┌──

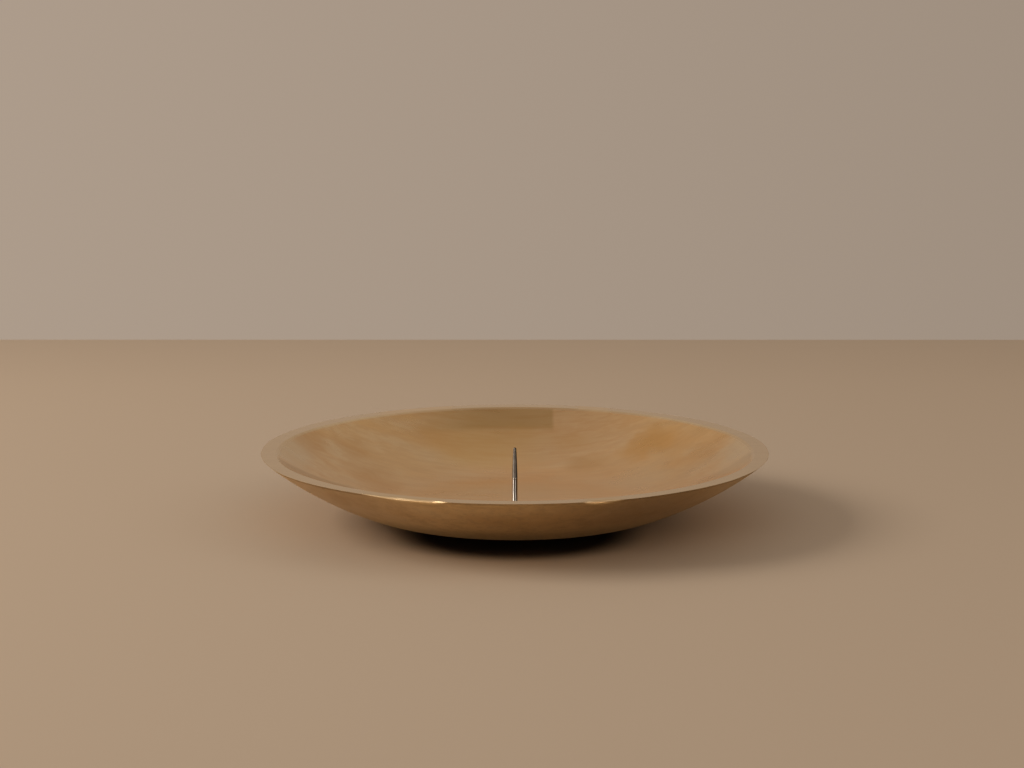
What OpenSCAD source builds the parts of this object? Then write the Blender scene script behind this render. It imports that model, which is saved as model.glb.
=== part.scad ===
// Pillar candle holder: a thick brass dish with a flat ground rim and a steel spike.
// The spike is a turned pin. Its flange sits flush in the dish's floor and its threaded
// stud is held from below by a washer and a thin nut, inside a ring of felt that the
// dish stands on. Origin: centre of the felt's lower face. Up is +Z. Millimetres.

/* [Dish] */
// Diameter over the rim
rim_d = 180; // [174:1:200]
// Height of the rim above the dish's own flat base
dish_h = 23; // [21:0.5:25]
// Width of the flat ground face on top of the rim
rim_w = 5; // [4:0.1:5.8]
// Thickness of the floor around the spike
floor_t = 4; // [3.8:0.1:5]
// Diameter of the flat underside
base_d = 72; // [70:1:80]
// Diameter of the flat floor that a candle stands on
seat_d = 76; // [72:1:80]
// Radius of the bend between the flat underside and the flared wall
knee_r = 60; // [50:1:62]
// Radius of the flared wall, seen from the side
flare_r = 133; // [130:1:160]
// Rounding of the rim's outer edge
outer_edge_r = 0.2; // [0.15:0.05:0.6]
// Rounding of the rim's inner edge
inner_edge_r = 0.5; // [0.3:0.1:1.5]

/* [Spike] */
// Height of the tip above the rim
tip_above_rim = 1.3; // [0:0.1:6]
// Diameter of the pin
pin_d = 1.9; // [1.8:0.1:2.4]
// Diameter of the blunt tip
tip_d = 1.1; // [0.8:0.1:1.6]
// Length of the tapered part, tip included
taper_l = 11; // [6:0.5:14]
// Diameter of the flange in the floor
flange_d = 5; // [4.4:0.1:6]
// Thickness of the flange
flange_t = 0.6; // [0.5:0.1:0.8]

/* [Fixing] */
// Outside diameter of the stud's thread
thread_d = 3; // [3:0.1:3.4]
// Pitch of the thread
thread_pitch = 0.5; // [0.4:0.1:0.6]
// Nut's width across its flats
nut_af = 5.5; // [5.5:0.1:6]
// Thickness of the nut
nut_t = 1.8; // [1.6:0.1:1.8]
// Diameter of the washer
washer_d = 7; // [6.6:0.1:8]
// Thickness of the washer
washer_t = 0.5; // [0.4:0.1:0.6]

/* [Felt] */
// Outside diameter of the felt ring
pad_d = 65; // [50:1:66]
// Diameter of the hole in the felt ring
pad_hole_d = 13; // [11:1:20]
// Thickness of the felt
pad_t = 1.6; // [1.5:0.1:2]
// Depth of the recess that the felt is glued into
pad_recess = 0.6; // [0.4:0.1:0.8]

/* [Hidden] */
$fn = 192;

// Clearances, all radial
pad_clear = 0.25;
flange_clear = 0.1;
stud_clear = 0.1;
thread_clear = 0.02;
washer_clear = 1.5;
// The bends are drawn this much too large, so that they cross the curves they run into
// instead of only touching them
cross = 0.002;

rim_r = rim_d / 2;
base_r = base_d / 2;
seat_r = seat_d / 2;
inner_knee_r = knee_r - floor_t;
inner_flare_r = flare_r - floor_t;

// Heights above the table
base_z = pad_t - pad_recess;
rim_z = base_z + dish_h;
floor_z = base_z + floor_t;
flange_z = floor_z - flange_t;
nut_z = 0.4;
washer_z = nut_z + nut_t;
web_z = washer_z + washer_t;
stud_end_z = 0.2;
tip_z = rim_z + tip_above_rim;
taper_z = tip_z - taper_l;

// Point at distance r from p in the direction of q
function towards(p, q, r) = p + r * (q - p) / norm(q - p);

// Where a circle of radius rp about p meets one of radius rq about q, on the axis's side
function meet(p, rp, q, rq) =
    let (d = norm(q - p),
         along = (rp * rp - rq * rq + d * d) / (2 * d),
         aside = sqrt(rp * rp - along * along),
         u = (q - p) / d)
    p + along * u + aside * [-u[1], u[0]];

// The dish's section is drawn in the XY plane, with Y for height. Each surface is a flat,
// then a bend, then a flare that leaves the bend without a corner. The outer flare ends in
// the rounded outer edge, and the inner flare in the rim's inner corner.
outer_edge = [rim_r - outer_edge_r, rim_z - outer_edge_r];
inner_corner = [rim_r - rim_w, rim_z];
outer_knee = [base_r, base_z + knee_r];
inner_knee = [seat_r, floor_z + inner_knee_r];
outer_flare = meet(outer_knee, flare_r - knee_r, outer_edge, flare_r - outer_edge_r);
inner_flare = meet(inner_knee, inner_flare_r - inner_knee_r, inner_corner, inner_flare_r);

// Centre of the inner edge's rounding, which touches the rim's flat and the inner flare
inner_edge_down = inner_flare[1] - rim_z + inner_edge_r;
inner_edge_out = sqrt(pow(inner_flare_r + inner_edge_r, 2) - pow(inner_edge_down, 2));
inner_edge = [inner_flare[0] + inner_edge_out, rim_z - inner_edge_r];

// Everything between the flat's height and the rim's that lies above a flat, bend and flare
module above_curve(flat_r, flat_z, knee, knee_r, flare, flare_r) {
    reach = 2 * flare_r;
    intersection() {
        union() {
            square([flat_r, reach]);
            translate(knee) circle(r = knee_r + cross);
            intersection() {
                translate(flare) circle(r = flare_r);
                polygon([flare, towards(flare, knee, reach), flare + [reach, 0]]);
            }
        }
        translate([0, flat_z]) square([rim_r, rim_z - flat_z]);
    }
}

// Half of the dish's cross-section, with no recess or bore
module dish_section() {
    outer_on_wall = towards(outer_flare, outer_edge, flare_r);
    inner_on_wall = towards(inner_flare, inner_edge, inner_flare_r);
    intersection() {
        difference() {
            above_curve(base_r, base_z, outer_knee, knee_r, outer_flare, flare_r);
            above_curve(seat_r, floor_z, inner_knee, inner_knee_r, inner_flare, inner_flare_r);
        }
        // Cuts both corners off the rim, for the rounded edges
        polygon([[0, 0], [rim_d, 0], outer_on_wall, [outer_edge[0], rim_z],
                 [inner_edge[0], rim_z], inner_on_wall, [0, inner_on_wall[1]]]);
    }
    translate(outer_edge) circle(r = outer_edge_r);
    translate(inner_edge) circle(r = inner_edge_r);
}

// Upright cylinder about the axis, from one height to another
module rod(r, from_z, to_z) {
    translate([0, 0, from_z]) cylinder(r = r, h = to_z - from_z);
}

module dish() {
    color("#b08a4f") difference() {
        rotate_extrude() dish_section();
        // Recess for the felt
        rod(pad_d / 2 + pad_clear, 0, base_z + pad_recess);
        // Room for the nut and washer
        rod(washer_d / 2 + washer_clear, 0, web_z);
        // Hole for the stud
        rod(thread_d / 2 + stud_clear, 0, floor_z + 1);
        // Seat for the flange
        rod(flange_d / 2 + flange_clear, flange_z, floor_z + 1);
    }
}

// Stud with ring grooves at the thread's pitch
module threaded_stud() {
    crest = thread_d / 2 - thread_clear;
    groove = thread_pitch * 0.6;
    turns = floor((flange_z - stud_end_z) / thread_pitch);
    difference() {
        rod(crest, stud_end_z, flange_z);
        for (i = [0 : turns - 1])
            translate([0, 0, stud_end_z + (i + 0.5) * thread_pitch])
                rotate_extrude()
                    polygon([[crest + 0.01, -thread_pitch * 0.4], [crest + 0.01, thread_pitch * 0.4],
                             [crest - groove, 0]]);
    }
}

module spike() {
    tip_r = tip_d / 2;
    color("#c9c7c3") union() {
        threaded_stud();
        rod(flange_d / 2, flange_z, floor_z);
        rod(pin_d / 2, floor_z, taper_z);
        translate([0, 0, taper_z])
            cylinder(r1 = pin_d / 2, r2 = tip_r, h = taper_l - tip_r);
        translate([0, 0, tip_z - tip_r]) sphere(r = tip_r);
    }
}

module washer() {
    color("#b9b7b2") difference() {
        rod(washer_d / 2, washer_z, web_z);
        rod(thread_d / 2 + stud_clear, 0, rim_z);
    }
}

module nut() {
    color("#b9b7b2") difference() {
        translate([0, 0, nut_z]) intersection() {
            cylinder(r = nut_af / 2 / cos(30), h = nut_t, $fn = 6);
            // Chamfers the corners of the lower face
            cylinder(r1 = nut_af / 2, r2 = nut_af / 2 + 2 * nut_t, h = nut_t);
        }
        rod(thread_d / 2, 0, rim_z);
    }
}

module felt_ring() {
    color("#4a4038") difference() {
        rod(pad_d / 2, 0, pad_t);
        rod(pad_hole_d / 2, -1, rim_z);
    }
}

dish();
spike();
washer();
nut();
felt_ring();
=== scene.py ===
"""Looks of the pillar candle holder: a hand-finished brass dish, a turned steel spike and felt.

Lengths are in metres and angles in degrees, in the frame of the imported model: origin at the
centre of the felt's lower face, +Z up, and the front of the object towards -Y.
"""
import math

import bpy
import numpy as np
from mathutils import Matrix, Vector, noise


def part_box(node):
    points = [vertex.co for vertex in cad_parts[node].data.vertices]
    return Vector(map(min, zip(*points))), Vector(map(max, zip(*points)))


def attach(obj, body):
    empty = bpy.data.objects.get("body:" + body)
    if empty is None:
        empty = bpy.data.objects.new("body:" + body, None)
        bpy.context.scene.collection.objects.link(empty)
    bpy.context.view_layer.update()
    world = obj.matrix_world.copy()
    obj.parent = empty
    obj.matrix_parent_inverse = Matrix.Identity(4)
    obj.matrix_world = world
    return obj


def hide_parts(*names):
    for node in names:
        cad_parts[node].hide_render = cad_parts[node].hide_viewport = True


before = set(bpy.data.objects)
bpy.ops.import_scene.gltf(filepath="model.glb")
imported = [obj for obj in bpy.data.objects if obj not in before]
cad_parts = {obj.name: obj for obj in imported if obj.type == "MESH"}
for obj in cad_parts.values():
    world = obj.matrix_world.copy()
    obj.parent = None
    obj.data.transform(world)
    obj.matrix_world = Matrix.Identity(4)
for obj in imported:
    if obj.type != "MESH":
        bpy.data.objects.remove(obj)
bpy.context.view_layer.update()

MM = 0.001

# ---------------------------------------------------------------- sizes from the frame

dish_low, dish_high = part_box("dish")
spike_low, spike_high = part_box("spike")
felt_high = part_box("felt_ring")[1]
RIM_R = dish_high.x
RIM_Z = dish_high.z
BASE_Z = dish_low.z
TIP_Z = spike_high.z
STUD_END_Z = spike_low.z
FELT_R = felt_high.x
FELT_T = felt_high.z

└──

#### Exercise description
Return the opening line of the data and every line after it through the line containing "is +Z. Millimetres.", please, exactly as written and with nothing added.

#### The reply
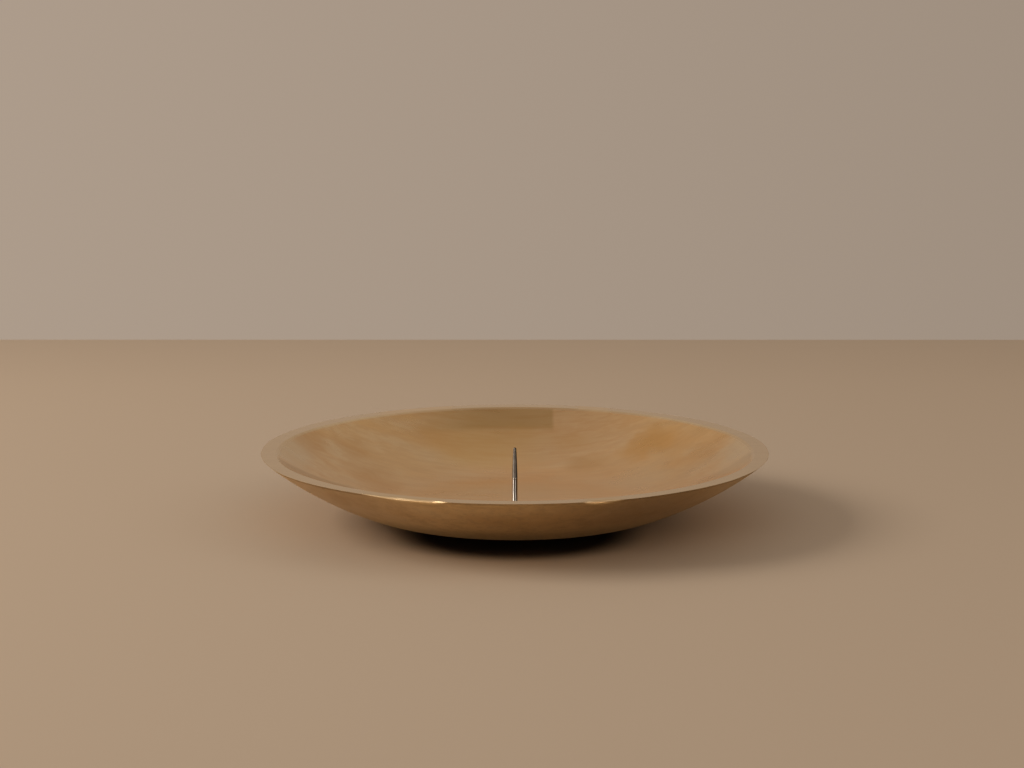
What OpenSCAD source builds the parts of this object? Then write the Blender scene script behind this render. It imports that model, which is saved as model.glb.
=== part.scad ===
// Pillar candle holder: a thick brass dish with a flat ground rim and a steel spike.
// The spike is a turned pin. Its flange sits flush in the dish's floor and its threaded
// stud is held from below by a washer and a thin nut, inside a ring of felt that the
// dish stands on. Origin: centre of the felt's lower face. Up is +Z. Millimetres.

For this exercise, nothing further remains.